Supplied data:
=======

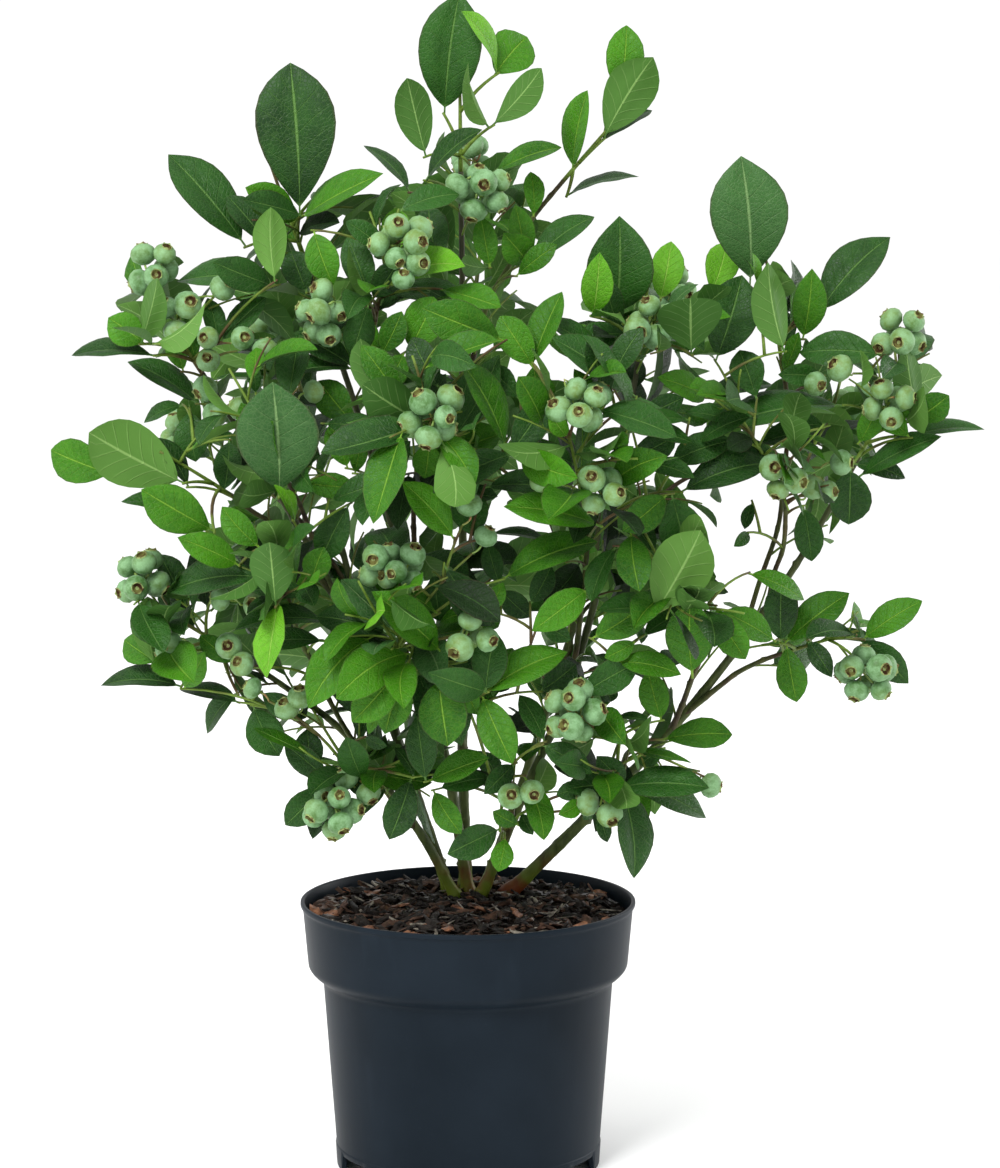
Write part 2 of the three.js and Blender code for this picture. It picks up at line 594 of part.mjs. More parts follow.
// All that grows in a spray: its stem, twigs, leaves and clusters of fruit.
function grow(name) {
  const own = spaceOf(name);
  const next = series(100 + names.indexOf(name));
  const limb = limbs[name];
  const heading = along(limb.points, 1).direction;
  const foot = limb.points.at(-1).clone().addScaledVector(heading, CLEARANCE);
  const crest = own.centre.clone().addScaledVector(heading, CREST_SHARE * own.reach);
  while (!inSpace(own, crest, TWIG_MARGIN)) crest.lerp(foot, 0.1);
  const stem = [foot, crest];
  const aside = new THREE.Vector3(1, 0.2, 0.1).cross(heading).normalize();
  const twigs = [];
  const leaves = [];
  const clusters = [];
  const taken = [];

  // Adds a twig where all of it is in the space and clear of limbs.
  function tryTwig(fork, end, ended) {
    const dots = dotted([fork, end]);
    if (!dots.every((p) => inSpace(own, p, TWIG_MARGIN)) || !clearOfLimbs(dots, TWIG_GAP)) return false;
    twigs.push({ points: [fork, end], ended });
    taken.push(...dots);
    return true;
  }

  // Adds a leaf where its whole blade is in the space, clear of limbs and of all that grew before it.
  function tryLeaf(leaf, gap) {
    const points = blade(leaf);
    const outer = points.slice(OPEN_ROWS * BLADE_COLUMNS);
    if (!outer.every((p) => taken.every((q) => p.distanceToSquared(q) >= gap ** 2))) return false;
    if (!points.every((p) => inSpace(own, p)) || !clearOfLimbs(points, LIMB_GAP)) return false;
    leaves.push(leaf);
    taken.push(...outer);
    return true;
  }

  // The direction a leaf's blade faces: up, outwards from the plant's middle, and a little at random.
  function facing(at) {
    const outward = at.clone().setZ(0).normalize();
    const stray = new THREE.Vector3(next() - 0.5, next() - 0.5, next() - 0.5);
    outward.multiplyScalar(OUTWARD).addScaledVector(UP, UPWARD);
    return outward.addScaledVector(stray, ASTRAY).normalize();
  }

  // Leaves in a spiral along a twig, from its end back, the first at the very end unless that is taken.
  function leafy(points, ended) {
    const length = lengthOf(points);
    const count = Math.floor((length - BARE_LENGTH) / LEAF_SPACING);
    const turn = 2 * Math.PI * next();
    for (let i = 0; i <= count; i++) {
      const { point, direction } = along(points, 1 - (i * LEAF_SPACING + LEAF_SINK) / length);
      const size = LEAF_LENGTH * (SMALLEST_LEAF + LEAF_GROWTH * next());
      const face = facing(point);
      if (i === 0 && ended) continue;
      const side = aside.clone().cross(direction).normalize();
      side.applyAxisAngle(direction, turn + i * GOLDEN_ANGLE);
      for (const [swing, scale] of LEAF_TRIES) {
        const spread = side.clone().applyAxisAngle(direction, swing);
        spread.multiplyScalar(i === 0 ? END_LEAF_SPREAD : LEAF_SPREAD);
        const lead = direction.clone().add(spread).addScaledVector(UP, -LEAF_DROOP).normalize();
        const tip = point.clone().addScaledVector(lead, scale * size);
        const leaf = { base: point, tip, breadth: LEAF_BREADTH * scale * size, face };
        if (tip.distanceTo(own.centre) < LEAF_REACH * own.reach && tryLeaf(leaf, LEAF_GAP)) break;
      }
    }
  }

  // The point of the stem that a twig to a named place forks off at, some way below that place.
  function forkFor(end) {
    const height = end.clone().sub(foot).dot(heading) / foot.distanceTo(crest);
    return along(stem, THREE.MathUtils.clamp(height - FORK_DROP, 0.15, 0.95)).point;
  }

  taken.push(...dotted(stem));
  for (const [x, y, z, berries] of CLUSTERS[name] ?? []) {
    const middle = new THREE.Vector3(x, y, z);
    const fork = forkFor(middle);
    const room = CLUSTER_SPREAD + BERRY_RADIUS;
    if (!inSpace(own, middle, room) || !clearOfLimbs([middle], room + 1)) continue;
    if (!tryTwig(fork, middle, true)) continue;
    clusters.push({ middle, outward: middle.clone().sub(fork).normalize(), berries });
    taken.push(...ballPoints(middle, room));
  }
  const leaders = [];
  for (const [end, ...ends] of SHOOTS[name] ?? []) {
    const base = new THREE.Vector3(...end);
    if (tryTwig(forkFor(base), base, true)) leaders.push({ points: twigs.at(-1).points, ends });
  }
  const count = Math.round(own.reach / TWIG_SPACING);
  for (let k = 0; k < count; k++) {
    const share = 0.1 + (0.85 * (k + 0.5)) / count;
    const fork = along(stem, share).point;
    const tilt = THREE.MathUtils.degToRad(TWIG_TILT - TWIG_LIFT * share);
    const side = aside.clone().applyAxisAngle(heading, k * GOLDEN_ANGLE + 1);
    const lead = heading.clone().multiplyScalar(Math.cos(tilt)).addScaledVector(side, Math.sin(tilt));
    lead.multiplyScalar(own.reach * (TWIG_LENGTH + TWIG_GROWTH * next()));
    TWIG_TRIES.some((scale) => tryTwig(fork, fork.clone().addScaledVector(lead, scale), false));
  }

  for (const { points, ends } of leaders) {
    ends.forEach(([x, y, z, seen], i) => {
      const base = along(points, 1 - (LEAF_SINK + LEADING_SPACING * i) / lengthOf(points)).point;
      const tip = new THREE.Vector3(x, y, z);
      const axis = tip.clone().sub(base);
      const breadth = Math.max(seen, LEAF_BREADTH * axis.length());
      const turned = Math.acos(Math.min(1, seen / breadth)) * (next() < 0.5 ? -1 : 1);
      const face = FRONT.clone().applyAxisAngle(axis.normalize(), turned);
      tryLeaf({ base, tip, breadth, face, corners: 6 }, 0);
    });
  }
  for (const { points, ended } of twigs) leafy(points, ended);
  leafy(stem, false);
  return { stem, twigs, leaves, clusters };
}

// The berries of a cluster sit all round the end of its twig, but for the side that the twig comes from.
function berryPlaces({ middle, outward, berries }) {
  const turn = new THREE.Quaternion().setFromUnitVectors(UP, outward);
  const count = Math.ceil(berries / BERRIES_EACH);
  return Array.from({ length: count }, (_, i) => {
    const place = onBall(i, 1 - (1.5 * (i + 0.5)) / count);
    return place.applyQuaternion(turn).multiplyScalar(CLUSTER_SPREAD).add(middle);
  });
}

function sprayGeometry(name) {
  const { stem, twigs, leaves, clusters } = grow(name);
  const thick = limbs[name].radii.at(-1);
  const pieces = [solid(tube(stem, [thick, 0.8 * thick], STEM_SIDES))];
  for (const { points } of twigs) pieces.push(solid(tube(points, [TWIG_RADIUS, TWIG_TIP_RADIUS], 3)));
  for (const leaf of leaves) pieces.push(solid(leafGeometry(leaf)));
  for (const p of clusters.flatMap(berryPlaces)) {
    pieces.push(solid(new THREE.IcosahedronGeometry(BERRY_RADIUS, 0).translate(p.x, p.y, p.z)));
  }
  return geometryOf(wasm.Manifold.union(pieces));
}

// ---- Assembly -------------------------------------------------------------------------------------

const plant = new THREE.Group();

function add(parent, name, geometry, colour, roughness) {
  const material = new THREE.MeshStandardMaterial({ color: colour, roughness, metalness: 0 });
  const mesh = new THREE.Mesh(geometry, material);
  mesh.name = name;
  parent.add(mesh);
}

add(plant, "pot", potGeometry(), 0x2e343a, 0.55);
add(plant, "substrate", substrateGeometry(), 0x2a1c14, 0.95);
growLimbs();
const wood = new THREE.Group();
const foliage = new THREE.Group();
plant.add(wood, foliage);
for (const name of Object.keys(CANES)) add(wood, "cane_" + name, limbGeometry(name), 0x6a7340, 0.7);
for (const name of Object.keys(BOUGHS)) add(wood, "bough_" + name, limbGeometry(name), 0x5c4a35, 0.75);
for (const name of names) add(foliage, "spray_" + name, sprayGeometry(name), 0x2f6b2c, 0.5);

export default plant;
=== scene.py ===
# A highbush blueberry in green fruit, growing in its round nursery pot. It faces -Y, with +Z up.
# First the pot and its bark fill, then the canes and boughs, then the twigs, leaves and fruit that grow
# on from them, and last the floor, the lights and the camera. Lengths are in millimetres: piece() makes
# them metres.
import bpy
import json
import numpy as np
from math import acos, ceil, cos, exp, floor, pi, radians, sin, sqrt
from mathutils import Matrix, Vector

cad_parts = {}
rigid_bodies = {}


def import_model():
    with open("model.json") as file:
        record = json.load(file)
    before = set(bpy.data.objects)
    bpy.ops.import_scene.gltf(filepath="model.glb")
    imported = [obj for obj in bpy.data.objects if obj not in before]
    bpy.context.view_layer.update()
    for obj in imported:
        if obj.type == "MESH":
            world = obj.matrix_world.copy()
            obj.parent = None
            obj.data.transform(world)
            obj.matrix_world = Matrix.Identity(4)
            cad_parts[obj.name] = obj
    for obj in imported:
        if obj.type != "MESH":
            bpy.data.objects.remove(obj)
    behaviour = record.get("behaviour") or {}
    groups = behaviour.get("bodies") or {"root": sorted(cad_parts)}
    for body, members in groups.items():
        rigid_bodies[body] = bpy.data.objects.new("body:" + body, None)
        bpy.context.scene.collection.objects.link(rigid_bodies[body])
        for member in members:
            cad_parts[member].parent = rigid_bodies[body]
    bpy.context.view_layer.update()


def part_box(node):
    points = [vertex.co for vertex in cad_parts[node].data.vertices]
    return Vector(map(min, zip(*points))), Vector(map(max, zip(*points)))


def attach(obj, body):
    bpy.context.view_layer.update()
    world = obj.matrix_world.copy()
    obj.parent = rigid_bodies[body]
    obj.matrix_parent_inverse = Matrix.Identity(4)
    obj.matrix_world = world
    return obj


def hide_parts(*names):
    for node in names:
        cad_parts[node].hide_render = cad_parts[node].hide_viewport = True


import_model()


# ---- Pot ------------------------------------------------------------------------------------------
# A nursery pot, moulded in one from dark blue-grey polypropylene: a deep collar over a tapering wall,
# and a skirt cut into three feet round a raised floor. Its skin is one profile turned round the axis,
# with the notches between the feet lifted into its lowest rows.
MM = 0.001
RIM_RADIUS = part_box("pot")[1].x / MM
POT_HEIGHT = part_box("pot")[1].z / MM
COLLAR_DEPTH = 41
COLLAR_RADIUS = 95.3
WAIST_RADIUS = 86.6
FOOT_RADIUS = 78.4
WALL = 2
FLOOR_HEIGHT = 13
FLOOR_THICKNESS = 2.5
MIDDLE_FOOT_RADIUS = 14
SKIRT_STEP = 0.5
WALL_STEP = 0.8
NOTCHES = (60, 180, 300)
NOTCH_HALF = 10.8
NOTCH_SLOPE = 0.9
NOTCH_HEIGHT = 10
CORNER_POINTS = 5
POT_TURN = 2.5
POT_CREASE = 50
collar_edge = POT_HEIGHT - COLLAR_DEPTH
floor_top = FLOOR_HEIGHT + FLOOR_THICKNESS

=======

Extract exactly and only the span of lines that begins at the line containing "const plant = new THREE.Group();" and ends at the line containing "cad_parts[obj.name] = obj".

Output of the exercise:
const plant = new THREE.Group();

function add(parent, name, geometry, colour, roughness) {
  const material = new THREE.MeshStandardMaterial({ color: colour, roughness, metalness: 0 });
  const mesh = new THREE.Mesh(geometry, material);
  mesh.name = name;
  parent.add(mesh);
}

add(plant, "pot", potGeometry(), 0x2e343a, 0.55);
add(plant, "substrate", substrateGeometry(), 0x2a1c14, 0.95);
growLimbs();
const wood = new THREE.Group();
const foliage = new THREE.Group();
plant.add(wood, foliage);
for (const name of Object.keys(CANES)) add(wood, "cane_" + name, limbGeometry(name), 0x6a7340, 0.7);
for (const name of Object.keys(BOUGHS)) add(wood, "bough_" + name, limbGeometry(name), 0x5c4a35, 0.75);
for (const name of names) add(foliage, "spray_" + name, sprayGeometry(name), 0x2f6b2c, 0.5);

export default plant;
=== scene.py ===
# A highbush blueberry in green fruit, growing in its round nursery pot. It faces -Y, with +Z up.
# First the pot and its bark fill, then the canes and boughs, then the twigs, leaves and fruit that grow
# on from them, and last the floor, the lights and the camera. Lengths are in millimetres: piece() makes
# them metres.
import bpy
import json
import numpy as np
from math import acos, ceil, cos, exp, floor, pi, radians, sin, sqrt
from mathutils import Matrix, Vector

cad_parts = {}
rigid_bodies = {}


def import_model():
    with open("model.json") as file:
        record = json.load(file)
    before = set(bpy.data.objects)
    bpy.ops.import_scene.gltf(filepath="model.glb")
    imported = [obj for obj in bpy.data.objects if obj not in before]
    bpy.context.view_layer.update()
    for obj in imported:
        if obj.type == "MESH":
            world = obj.matrix_world.copy()
            obj.parent = None
            obj.data.transform(world)
            obj.matrix_world = Matrix.Identity(4)
            cad_parts[obj.name] = obj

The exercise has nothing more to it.